+++ Data lines +++

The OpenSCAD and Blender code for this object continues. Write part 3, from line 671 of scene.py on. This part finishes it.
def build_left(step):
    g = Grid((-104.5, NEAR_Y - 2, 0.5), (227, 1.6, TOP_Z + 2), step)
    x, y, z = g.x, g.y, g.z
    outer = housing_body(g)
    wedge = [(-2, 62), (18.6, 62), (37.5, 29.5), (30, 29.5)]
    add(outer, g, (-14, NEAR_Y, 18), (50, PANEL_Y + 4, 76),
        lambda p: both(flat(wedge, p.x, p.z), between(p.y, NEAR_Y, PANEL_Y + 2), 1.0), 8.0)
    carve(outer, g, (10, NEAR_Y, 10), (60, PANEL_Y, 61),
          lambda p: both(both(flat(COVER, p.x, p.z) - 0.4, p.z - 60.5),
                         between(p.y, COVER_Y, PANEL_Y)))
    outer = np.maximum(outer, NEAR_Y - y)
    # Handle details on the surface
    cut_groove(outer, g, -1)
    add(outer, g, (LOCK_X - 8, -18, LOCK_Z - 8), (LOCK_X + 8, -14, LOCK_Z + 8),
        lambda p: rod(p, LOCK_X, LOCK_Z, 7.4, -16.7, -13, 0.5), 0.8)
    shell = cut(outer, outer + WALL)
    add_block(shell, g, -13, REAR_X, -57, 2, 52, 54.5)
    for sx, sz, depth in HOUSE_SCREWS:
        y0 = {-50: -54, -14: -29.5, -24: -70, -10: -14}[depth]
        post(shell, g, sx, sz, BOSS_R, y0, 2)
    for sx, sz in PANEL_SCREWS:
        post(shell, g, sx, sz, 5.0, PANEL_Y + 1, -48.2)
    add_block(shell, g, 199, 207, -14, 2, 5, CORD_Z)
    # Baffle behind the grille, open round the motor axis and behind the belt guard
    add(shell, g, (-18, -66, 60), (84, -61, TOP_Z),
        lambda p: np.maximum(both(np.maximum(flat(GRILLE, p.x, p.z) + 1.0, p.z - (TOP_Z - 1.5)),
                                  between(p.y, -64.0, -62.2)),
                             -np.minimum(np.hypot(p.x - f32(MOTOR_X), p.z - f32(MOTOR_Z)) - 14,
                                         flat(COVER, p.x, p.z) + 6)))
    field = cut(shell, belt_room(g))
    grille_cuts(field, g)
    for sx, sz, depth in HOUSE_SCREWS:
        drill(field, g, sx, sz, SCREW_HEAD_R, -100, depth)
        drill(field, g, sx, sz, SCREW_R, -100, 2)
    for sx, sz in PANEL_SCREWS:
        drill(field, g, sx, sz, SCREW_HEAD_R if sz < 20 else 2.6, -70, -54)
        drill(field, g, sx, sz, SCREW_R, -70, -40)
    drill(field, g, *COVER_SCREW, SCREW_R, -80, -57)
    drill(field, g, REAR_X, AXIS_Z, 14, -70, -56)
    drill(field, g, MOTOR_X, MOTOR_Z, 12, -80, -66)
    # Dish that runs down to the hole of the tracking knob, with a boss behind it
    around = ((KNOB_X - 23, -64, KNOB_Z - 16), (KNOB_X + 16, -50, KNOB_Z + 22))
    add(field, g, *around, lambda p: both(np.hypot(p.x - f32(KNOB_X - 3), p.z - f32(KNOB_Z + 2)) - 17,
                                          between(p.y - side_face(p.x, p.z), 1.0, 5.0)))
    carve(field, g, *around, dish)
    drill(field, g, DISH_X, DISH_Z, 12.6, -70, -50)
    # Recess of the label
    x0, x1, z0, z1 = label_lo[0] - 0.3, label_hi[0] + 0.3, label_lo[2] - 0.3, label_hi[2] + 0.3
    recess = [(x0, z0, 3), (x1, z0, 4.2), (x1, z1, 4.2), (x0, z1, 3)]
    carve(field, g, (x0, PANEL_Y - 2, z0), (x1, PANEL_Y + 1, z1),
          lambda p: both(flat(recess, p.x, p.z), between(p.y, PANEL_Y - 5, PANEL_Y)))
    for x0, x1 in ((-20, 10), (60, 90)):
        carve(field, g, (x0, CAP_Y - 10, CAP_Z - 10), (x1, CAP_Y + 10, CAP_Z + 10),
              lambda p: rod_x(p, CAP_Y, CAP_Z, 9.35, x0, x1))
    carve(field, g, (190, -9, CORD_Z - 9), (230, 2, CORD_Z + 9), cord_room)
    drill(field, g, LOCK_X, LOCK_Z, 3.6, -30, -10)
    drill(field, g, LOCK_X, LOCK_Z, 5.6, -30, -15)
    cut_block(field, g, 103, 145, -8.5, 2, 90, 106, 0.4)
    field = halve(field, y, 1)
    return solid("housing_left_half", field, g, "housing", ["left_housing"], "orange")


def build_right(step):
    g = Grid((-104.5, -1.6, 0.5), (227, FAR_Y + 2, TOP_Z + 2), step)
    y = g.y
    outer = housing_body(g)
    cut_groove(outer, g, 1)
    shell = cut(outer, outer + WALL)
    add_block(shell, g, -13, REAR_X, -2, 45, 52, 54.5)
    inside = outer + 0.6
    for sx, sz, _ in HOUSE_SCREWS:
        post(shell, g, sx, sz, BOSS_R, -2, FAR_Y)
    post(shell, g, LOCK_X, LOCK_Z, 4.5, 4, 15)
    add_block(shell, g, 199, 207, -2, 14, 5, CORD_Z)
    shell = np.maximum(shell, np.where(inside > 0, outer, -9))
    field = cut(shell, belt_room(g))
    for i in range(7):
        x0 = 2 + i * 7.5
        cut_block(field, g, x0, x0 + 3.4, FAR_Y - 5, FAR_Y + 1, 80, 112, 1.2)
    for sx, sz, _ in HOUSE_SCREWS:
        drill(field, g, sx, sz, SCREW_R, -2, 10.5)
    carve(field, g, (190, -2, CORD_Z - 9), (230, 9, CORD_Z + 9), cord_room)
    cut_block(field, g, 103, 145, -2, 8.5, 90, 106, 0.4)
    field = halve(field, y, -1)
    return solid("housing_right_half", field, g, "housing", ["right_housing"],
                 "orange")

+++

What to do:
Output the lines above verbatim and in full.

Correct result:
The OpenSCAD and Blender code for this object continues. Write part 3, from line 671 of scene.py on. This part finishes it.
def build_left(step):
    g = Grid((-104.5, NEAR_Y - 2, 0.5), (227, 1.6, TOP_Z + 2), step)
    x, y, z = g.x, g.y, g.z
    outer = housing_body(g)
    wedge = [(-2, 62), (18.6, 62), (37.5, 29.5), (30, 29.5)]
    add(outer, g, (-14, NEAR_Y, 18), (50, PANEL_Y + 4, 76),
        lambda p: both(flat(wedge, p.x, p.z), between(p.y, NEAR_Y, PANEL_Y + 2), 1.0), 8.0)
    carve(outer, g, (10, NEAR_Y, 10), (60, PANEL_Y, 61),
          lambda p: both(both(flat(COVER, p.x, p.z) - 0.4, p.z - 60.5),
                         between(p.y, COVER_Y, PANEL_Y)))
    outer = np.maximum(outer, NEAR_Y - y)
    # Handle details on the surface
    cut_groove(outer, g, -1)
    add(outer, g, (LOCK_X - 8, -18, LOCK_Z - 8), (LOCK_X + 8, -14, LOCK_Z + 8),
        lambda p: rod(p, LOCK_X, LOCK_Z, 7.4, -16.7, -13, 0.5), 0.8)
    shell = cut(outer, outer + WALL)
    add_block(shell, g, -13, REAR_X, -57, 2, 52, 54.5)
    for sx, sz, depth in HOUSE_SCREWS:
        y0 = {-50: -54, -14: -29.5, -24: -70, -10: -14}[depth]
        post(shell, g, sx, sz, BOSS_R, y0, 2)
    for sx, sz in PANEL_SCREWS:
        post(shell, g, sx, sz, 5.0, PANEL_Y + 1, -48.2)
    add_block(shell, g, 199, 207, -14, 2, 5, CORD_Z)
    # Baffle behind the grille, open round the motor axis and behind the belt guard
    add(shell, g, (-18, -66, 60), (84, -61, TOP_Z),
        lambda p: np.maximum(both(np.maximum(flat(GRILLE, p.x, p.z) + 1.0, p.z - (TOP_Z - 1.5)),
                                  between(p.y, -64.0, -62.2)),
                             -np.minimum(np.hypot(p.x - f32(MOTOR_X), p.z - f32(MOTOR_Z)) - 14,
                                         flat(COVER, p.x, p.z) + 6)))
    field = cut(shell, belt_room(g))
    grille_cuts(field, g)
    for sx, sz, depth in HOUSE_SCREWS:
        drill(field, g, sx, sz, SCREW_HEAD_R, -100, depth)
        drill(field, g, sx, sz, SCREW_R, -100, 2)
    for sx, sz in PANEL_SCREWS:
        drill(field, g, sx, sz, SCREW_HEAD_R if sz < 20 else 2.6, -70, -54)
        drill(field, g, sx, sz, SCREW_R, -70, -40)
    drill(field, g, *COVER_SCREW, SCREW_R, -80, -57)
    drill(field, g, REAR_X, AXIS_Z, 14, -70, -56)
    drill(field, g, MOTOR_X, MOTOR_Z, 12, -80, -66)
    # Dish that runs down to the hole of the tracking knob, with a boss behind it
    around = ((KNOB_X - 23, -64, KNOB_Z - 16), (KNOB_X + 16, -50, KNOB_Z + 22))
    add(field, g, *around, lambda p: both(np.hypot(p.x - f32(KNOB_X - 3), p.z - f32(KNOB_Z + 2)) - 17,
                                          between(p.y - side_face(p.x, p.z), 1.0, 5.0)))
    carve(field, g, *around, dish)
    drill(field, g, DISH_X, DISH_Z, 12.6, -70, -50)
    # Recess of the label
    x0, x1, z0, z1 = label_lo[0] - 0.3, label_hi[0] + 0.3, label_lo[2] - 0.3, label_hi[2] + 0.3
    recess = [(x0, z0, 3), (x1, z0, 4.2), (x1, z1, 4.2), (x0, z1, 3)]
    carve(field, g, (x0, PANEL_Y - 2, z0), (x1, PANEL_Y + 1, z1),
          lambda p: both(flat(recess, p.x, p.z), between(p.y, PANEL_Y - 5, PANEL_Y)))
    for x0, x1 in ((-20, 10), (60, 90)):
        carve(field, g, (x0, CAP_Y - 10, CAP_Z - 10), (x1, CAP_Y + 10, CAP_Z + 10),
              lambda p: rod_x(p, CAP_Y, CAP_Z, 9.35, x0, x1))
    carve(field, g, (190, -9, CORD_Z - 9), (230, 2, CORD_Z + 9), cord_room)
    drill(field, g, LOCK_X, LOCK_Z, 3.6, -30, -10)
    drill(field, g, LOCK_X, LOCK_Z, 5.6, -30, -15)
    cut_block(field, g, 103, 145, -8.5, 2, 90, 106, 0.4)
    field = halve(field, y, 1)
    return solid("housing_left_half", field, g, "housing", ["left_housing"], "orange")


def build_right(step):
    g = Grid((-104.5, -1.6, 0.5), (227, FAR_Y + 2, TOP_Z + 2), step)
    y = g.y
    outer = housing_body(g)
    cut_groove(outer, g, 1)
    shell = cut(outer, outer + WALL)
    add_block(shell, g, -13, REAR_X, -2, 45, 52, 54.5)
    inside = outer + 0.6
    for sx, sz, _ in HOUSE_SCREWS:
        post(shell, g, sx, sz, BOSS_R, -2, FAR_Y)
    post(shell, g, LOCK_X, LOCK_Z, 4.5, 4, 15)
    add_block(shell, g, 199, 207, -2, 14, 5, CORD_Z)
    shell = np.maximum(shell, np.where(inside > 0, outer, -9))
    field = cut(shell, belt_room(g))
    for i in range(7):
        x0 = 2 + i * 7.5
        cut_block(field, g, x0, x0 + 3.4, FAR_Y - 5, FAR_Y + 1, 80, 112, 1.2)
    for sx, sz, _ in HOUSE_SCREWS:
        drill(field, g, sx, sz, SCREW_R, -2, 10.5)
    carve(field, g, (190, -2, CORD_Z - 9), (230, 9, CORD_Z + 9), cord_room)
    cut_block(field, g, 103, 145, -2, 8.5, 90, 106, 0.4)
    field = halve(field, y, -1)
    return solid("housing_right_half", field, g, "housing", ["right_housing"],
                 "orange")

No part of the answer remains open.